FAQ frequently asked
How can a single agent run up most of a monthly bill?
Two compounding factors. First, retry-on-failure with no cap, which multiplies the request count for any class of input the agent is failing on. Second, conversation-history accumulation, where each retry carries everything that came before it as context, so the input token count grows quadratically with the retry count. Combine the two and a single agent that fails ten percent of the time can easily produce ten times more spend than its peers, all on the same provider account, all on the same shared key.
Why does provider billing arrive too late to catch this kind of bug?
Provider invoices land monthly. By the time you see the number, the bug has been live for between one and thirty days. Even providers that offer near-real-time usage dashboards typically aggregate at the account level, not the agent level, so you can see total spend rising without being able to point at which of your agents caused it. The gap between "spend changed" and "we know why" is where the damage compounds.
What is a spend baseline and how is it different from a budget?
A budget is a fixed monthly ceiling. A baseline is a rolling per-agent expectation, learned from the agent's own recent history. A budget tells you that you are spending too much overall; a baseline tells you that one specific agent is suddenly spending twice as much as it did yesterday, which is the signal you actually want during an incident. The two are complementary; you want both, but a baseline catches anomalies a budget never will.
Can I attribute cost without changing my agent code?
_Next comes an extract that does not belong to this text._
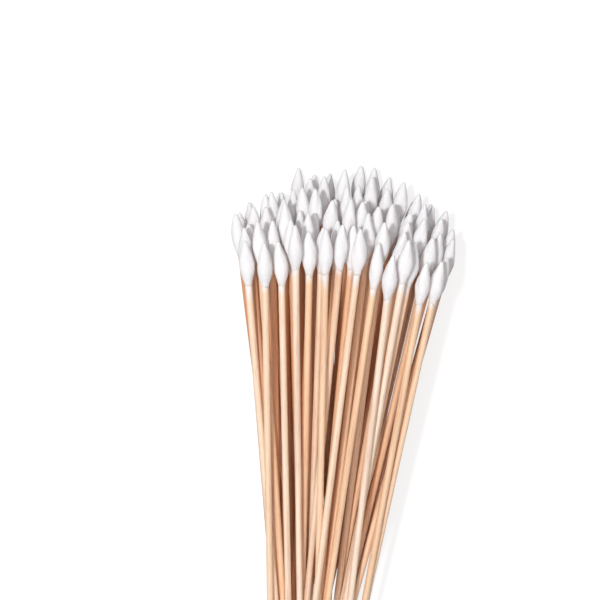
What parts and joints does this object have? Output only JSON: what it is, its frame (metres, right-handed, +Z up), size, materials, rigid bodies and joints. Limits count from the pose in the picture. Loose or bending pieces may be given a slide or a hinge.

You need at minimum a tag on the request that identifies the agent. With AgentPing the SDK call generates a run id and emits the cost data; with a homegrown setup you would log model, prompt and completion tokens, and an agent id to a table somewhere and join against a rate card. Either way, the attribution lives in your code or in your wrapper, not in the provider invoice. The provider does not know your agents exist; you have to tell your tooling which run belongs to which.